Clients will naturally gravitate to an exchange where it is – or is perceived to be – cheaper to trade, which increases the risk that liquidity becomes fragmented.
“It is in our interest to promote the exchange, it is in our interest to promote turnover and it’s in our interest to arrest the downside. It’s not a margin issue – it is turnover and turnover has been hit,” van den Born said.
“What’s more concerning is the CME has seen an increase in volumes. What people are asking is ‘what do the CME have that the LME do not have?’,” he added.
The fundamental bedrock of the LME is its physical players. But these are now “priced out” of LME trading so they increasingly go over the counter (OTC), which lowers liquidity, van den Born said.

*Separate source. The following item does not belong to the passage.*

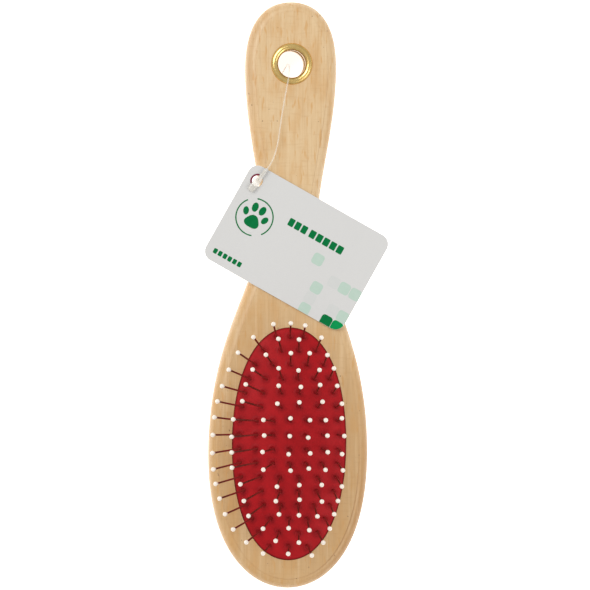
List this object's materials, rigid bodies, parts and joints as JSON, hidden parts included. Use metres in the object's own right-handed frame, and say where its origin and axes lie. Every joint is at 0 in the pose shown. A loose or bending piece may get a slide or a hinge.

“Meanwhile, the new type of client is more used to a US or SHFE contract and, because volumes are migrating away from the LME, those guys are not being attracted to the third Wednesday product,” he said.
“They see this as an exchange where the bodies are dissipating and not increasing and they are going to… the likes of the CME,” he added.
The LME is unique in that its daily prompt date structure allows users to hedge down to the day. Its futures contracts then trade daily out to three months forward, weekly up to six months and monthly up to 123 months in the future.
But the exchange has since 2015 explored ways to boost participation and liquidity on its electronic platform, LMEselect, focusing on increasing liquidity on existing standard monthly ‘third Wednesday’ dates to provide a simpler way to trade those futures.
This has raised concerns – played down by the LME but reiterated this week by van den Born – from some quarters that the LME will lose its uniqueness and transition towards a standardised futures exchange.
“[The date structure] is a system that worked – it’s a hybrid that worked for all for a good period of time,” he said. “If you don’t have that component, then what you have is something that looks very much like a CME or SHFE and then what do you have?”